VAA moves forward with arts center project

Bruce Morser, a member of VAA’s board and its building committee, talks with open house visitors about plans for the new arts center on Sunday. - Natalie Johnson/Staff Photo
Bruce Morser, a member of VAA’s board and its building committee, talks with open house visitors about plans for the new arts center on Sunday.
— image credit: Natalie Johnson/Staff Photo

Bruce Morser, a Vashon Allied Arts board member, said he’s sometimes asked if VAA is still planning to build a performing arts center.

“We didn’t just fall asleep,” Morser said at the organization’s open house on Sunday.

Indeed, the open house last weekend was VAA’s first public event surrounding its ambitious Vashon Center for the Arts project in about a year.

The arts organization has been busy over the past 12 months, Morser told the small crowd at the event, working through the construction permitting process, grappling with the historic district nomination for Center and working with Vashon High School officials to determine how plans for a new high school theater may affect VAA’s project.

Now, VAA is ready to “get the popular side of this going again, because we think we’ve done our homework,” Morser said.

At the open house, attended by about 30 people, VAA presented plans and artistic renderings of the proposed Vashon Center for the Arts, a 20,000-square-foot structure that has been met with mixed reviews by islanders. Plans for the building include a 300-seat theater with a small orchestra pit, a 1,000-square-foot art gallery, classroom space and a 2,000-square-foot lobby that could also serve as a gathering place for fundraising events and community galas.

Morser, in a talk at the open house, acknowledged that the $16.9 million project has been criticized by some who feel the center is too large or flashy for rural Vashon and the intersection at Center. He said he believes VAA has designed a building that’s functional and can serve multiple purposes but isn’t extravagant or showy.

“This isn’t Benaroya Hall,” he said.

The open house came on the heels of news that the project would receive a long-awaited determination of nonsignificance under the State Environmental Policy Act (SEPA). The SEPA approval that means the project has passed a thorough environmental review, which included a public comment period, and VAA can move forward in the construction permitting process.

While the organization received word of the SEPA approval last week, project manager Kirk Robinson said the county Department of Permitting and Environmental Review (DPER) mailed the notice on Monday.

The determination, like many given under SEPA, came with a few conditions, Reed said.

The county ruled earlier this year that VAA could build a portion of its center into the buffer of a low-grade wetland on its five-acre site in exchange for restoring another swath of wetland there. Under the SEPA ruling, it must also craft a parking plan for when shows draw a large number of spectators as well as performers and thoroughly document the McFeeds building, a historical and deteriorating structure that will be torn down for construction.

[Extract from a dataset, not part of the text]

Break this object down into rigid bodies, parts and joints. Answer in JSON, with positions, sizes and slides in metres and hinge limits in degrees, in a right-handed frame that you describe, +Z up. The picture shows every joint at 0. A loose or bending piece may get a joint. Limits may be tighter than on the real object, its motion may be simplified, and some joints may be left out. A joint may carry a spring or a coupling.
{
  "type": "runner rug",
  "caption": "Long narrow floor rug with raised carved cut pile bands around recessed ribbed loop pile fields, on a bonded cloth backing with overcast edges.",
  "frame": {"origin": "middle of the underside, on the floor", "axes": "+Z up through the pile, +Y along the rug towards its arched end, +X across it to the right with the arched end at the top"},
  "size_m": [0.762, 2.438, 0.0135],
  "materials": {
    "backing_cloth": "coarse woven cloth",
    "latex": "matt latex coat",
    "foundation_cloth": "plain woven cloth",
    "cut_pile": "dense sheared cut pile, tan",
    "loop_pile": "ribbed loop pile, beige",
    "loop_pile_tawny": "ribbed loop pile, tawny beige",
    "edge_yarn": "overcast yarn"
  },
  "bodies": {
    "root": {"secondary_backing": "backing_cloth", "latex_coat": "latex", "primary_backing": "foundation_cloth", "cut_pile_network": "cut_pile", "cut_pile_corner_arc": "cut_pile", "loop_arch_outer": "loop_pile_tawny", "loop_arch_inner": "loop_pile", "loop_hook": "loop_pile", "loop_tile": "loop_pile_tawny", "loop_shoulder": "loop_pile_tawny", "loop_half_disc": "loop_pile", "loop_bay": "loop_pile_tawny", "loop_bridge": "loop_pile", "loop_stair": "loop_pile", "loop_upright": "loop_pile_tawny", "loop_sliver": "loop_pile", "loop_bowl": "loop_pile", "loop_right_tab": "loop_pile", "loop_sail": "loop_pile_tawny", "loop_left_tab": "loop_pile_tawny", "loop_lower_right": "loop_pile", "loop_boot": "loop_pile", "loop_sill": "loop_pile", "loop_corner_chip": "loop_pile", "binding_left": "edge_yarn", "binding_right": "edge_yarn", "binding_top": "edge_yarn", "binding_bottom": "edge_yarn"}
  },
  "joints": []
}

Reed said the SEPA determination was significant in allowing the project to move forward.

“We’re very pleased that we’ve been able to resolve issues and concerns there that the county had,” she said.

While the permitting process seems to be moving forward, so is fundraising, VAA officials say. The arts organization has so far raised $7.9 million of its $13.5 million fundraising goal. A separate donation of about $8 million set up in trusts by islander Kay White, a donor who Reed called an “angel to us,” will be set aside as an operational reserve. That reserve, Morser said, will assure that VAA’s ticket prices stay low.

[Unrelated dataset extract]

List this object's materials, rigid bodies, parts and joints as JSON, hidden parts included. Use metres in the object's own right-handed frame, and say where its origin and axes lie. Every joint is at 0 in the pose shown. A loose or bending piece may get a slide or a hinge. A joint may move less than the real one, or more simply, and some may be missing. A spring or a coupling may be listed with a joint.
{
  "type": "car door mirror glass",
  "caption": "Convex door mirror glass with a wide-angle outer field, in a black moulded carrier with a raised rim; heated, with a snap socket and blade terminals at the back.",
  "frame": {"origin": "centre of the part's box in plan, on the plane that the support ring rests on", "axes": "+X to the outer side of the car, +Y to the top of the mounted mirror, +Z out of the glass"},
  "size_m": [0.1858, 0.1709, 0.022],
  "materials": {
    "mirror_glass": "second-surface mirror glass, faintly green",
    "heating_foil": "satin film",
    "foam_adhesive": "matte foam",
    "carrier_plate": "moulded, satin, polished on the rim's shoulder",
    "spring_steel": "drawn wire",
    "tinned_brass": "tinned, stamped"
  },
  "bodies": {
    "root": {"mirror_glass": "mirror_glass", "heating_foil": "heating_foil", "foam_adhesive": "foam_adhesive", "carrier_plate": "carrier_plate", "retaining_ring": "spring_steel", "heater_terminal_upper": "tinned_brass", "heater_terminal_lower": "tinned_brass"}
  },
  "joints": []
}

VAA also expects to garner grants and to  borrow about $3.5 million to help finance the construction.

Once VAA fundraisers secure another $1 million in private donations, the organization will begin a public campaign to raise the final $2.5 million for the project. The campaign will likely include selling the naming rights to portions of the new center.

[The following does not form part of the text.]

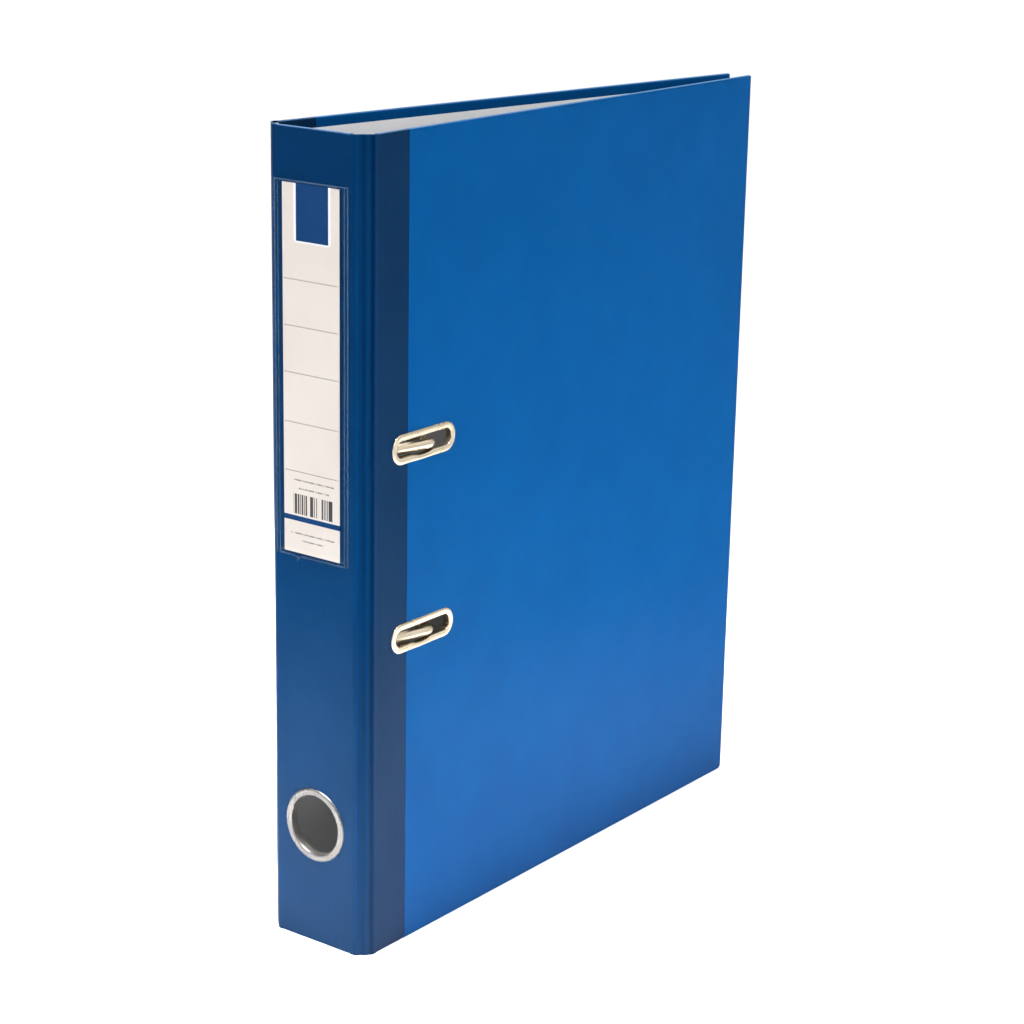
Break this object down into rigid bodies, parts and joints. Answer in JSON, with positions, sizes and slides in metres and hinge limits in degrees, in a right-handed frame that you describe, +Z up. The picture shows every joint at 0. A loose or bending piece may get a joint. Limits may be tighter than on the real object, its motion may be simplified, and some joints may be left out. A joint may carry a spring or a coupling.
{
  "type": "lever arch file",
  "caption": "Upright blue lever arch file: hinged board covers, cloth spine with label pocket and finger ring, and a lever arch mechanism on the back cover.",
  "frame": {"origin": "bottom centre of the closed file, on the surface it stands on", "axes": "+Z up along the spine, the spine faces -Y, the front cover is on +X and the back cover with the mechanism on -X"},
  "size_m": [0.0544, 0.2868, 0.343],
  "materials": {
    "cover_paper": "bright blue printed paper with a soft varnish sheen",
    "spine_cloth": "navy coated book cloth, fine linen grain",
    "greyboard": "grey binder's board",
    "lining_paper": "light grey lining paper",
    "bright_nickel": "bright nickel plate, slightly warm",
    "dull_nickel": "satin nickel plate",
    "clear_film": "clear welded film",
    "label_card": "white card with plain printed blocks and rules"
  },
  "bodies": {
    "back_cover": {"back_board": "greyboard", "back_cover_paper": "cover_paper", "back_turn_in": "cover_paper", "back_cloth_margin": "spine_cloth", "back_lining": "lining_paper", "base_plate": "dull_nickel", "post_upper": "bright_nickel", "post_lower": "bright_nickel", "lever_pin": "bright_nickel", "rivet_lower_spine": "dull_nickel", "rivet_upper_spine": "dull_nickel", "rivet_lower_fore": "dull_nickel", "rivet_upper_fore": "dull_nickel"},
    "back_hinge": {"back_hinge_cloth": "spine_cloth"},
    "spine": {"spine_board": "greyboard", "spine_cloth": "spine_cloth", "spine_lining": "lining_paper", "finger_ring": "bright_nickel", "finger_ring_washer": "dull_nickel", "label_pocket": "clear_film"},
    "front_hinge": {"front_hinge_cloth": "spine_cloth"},
    "front_cover": {"front_board": "greyboard", "front_cover_paper": "cover_paper", "front_turn_in": "cover_paper", "front_cloth_margin": "spine_cloth", "front_lining": "lining_paper", "slot_eyelet_upper": "bright_nickel", "slot_eyelet_lower": "bright_nickel"},
    "arches": {"arch_wire": "bright_nickel"},
    "lever": {"lever": "bright_nickel"},
    "spring": {"arch_spring": "dull_nickel"},
    "compressor": {"compressor_bar": "bright_nickel", "latch_pin": "bright_nickel"},
    "latch": {"compressor_latch": "dull_nickel"},
    "label": {"label_card": "label_card"}
  },
  "joints": [
    {"name": "back_fold", "type": "hinge", "parent": "back_cover", "child": "back_hinge", "pos_m": [-0.0272, -0.13714, 0], "axis": [0, 0, -1], "range_deg": [0, 45]},
    {"name": "spine_fold", "type": "hinge", "parent": "back_hinge", "child": "spine", "pos_m": [-0.0218, -0.14254, 0], "axis": [0, 0, -1], "range_deg": [0, 45]},
    {"name": "front_fold", "type": "hinge", "parent": "spine", "child": "front_hinge", "pos_m": [0.0218, -0.14254, 0], "axis": [0, 0, -1], "range_deg": [0, 45]},
    {"name": "front_cover_swing", "type": "hinge", "parent": "front_hinge", "child": "front_cover", "pos_m": [0.0272, -0.13714, 0], "axis": [0, 0, -1], "range_deg": [0, 180]},
    {"name": "lever_lift", "type": "hinge", "parent": "back_cover", "child": "lever", "pos_m": [-0.01538, -0.11263, 0.1745], "axis": [0, 0, 1], "range_deg": [0, 80]},
    {"name": "arch_swing", "type": "hinge", "parent": "back_cover", "child": "arches", "pos_m": [-0.01921, -0.12684, 0.1745], "axis": [0, 0, -1], "range_deg": [0, 40]},
    {"name": "spring_flex", "type": "hinge", "parent": "back_cover", "child": "spring", "pos_m": [-0.02017, -0.10415, 0.1745], "axis": [0, 0, 1], "range_deg": [0, 17.5]},
    {"name": "compressor_slide", "type": "slide", "parent": "back_cover", "child": "compressor", "axis": [0.9957, -0.0924, 0], "range_m": [0, 0.032]},
    {"name": "latch_tilt", "type": "hinge", "parent": "compressor", "child": "latch", "pos_m": [-0.01309, -0.08573, 0.1345], "axis": [0, 0, 1], "range_deg": [0, 10], "stiffness_Nm_per_rad": 0.02},
    {"name": "label_slide", "type": "slide", "parent": "spine", "child": "label", "axis": [0, 0, 1], "range_m": [0, 0.155]}
  ],
  "couplings": [
    {"joint": "front_fold", "follows": "spine_fold", "ratio": 1},
    {"joint": "lever_lift", "follows": "spine_fold", "ratio": 1.7777},
    {"joint": "arch_swing", "follows": "spine_fold", "ratio": 0.8888},
    {"joint": "spring_flex", "follows": "spine_fold", "ratio": 0.3778}
  ]
}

“Everything is for sale,” Reed joked at the open house.

But a significant chunk of funding for the project currently hangs in the balance in Olympia. A $1.1 million allocation from the state Building for the Arts program has expired, but Reed hopes state officials will still somehow grant VAA the funds.

The funding, which is allocated in 2009, was part of a package that distributed $11.6 million in funding for 22 arts organizations statewide to improve or build new facilities.

To secure the funding, though, VAA was required to have all of its other fundraising for the building completed by 2011, when the state’s budget biennium ended.

When that didn’t happen, VAA was given a two-year extension for the funds, good through the state’s 2011-13 budget biennium.

Now, that budget biennium has ended, and VAA still hasn’t raised the funds necessary to access the $1 million in state funding. Organizations are not able to renew the funding for more than two budget cycles.

Reed, however, said she hopes that the Legislature will find a way to tuck the $1 million for VAA’s building into another portion of the state’s capital budget. She wasn’t exactly sure how that would happen, she said, but was hopeful that Sen. Sharon Nelson, a Vashon resident who she called a supporter of the project, was working on the issue in Olympia.

Nelson could not be reached for comment.

“We just don’t know yet,” Reed said.

Nonetheless, Reed, Morser and other board members on Sunday exuded confidence about the project and the fundraising process.

“We think we’re going to be good on the money. … We’re going to get there,” Morser said.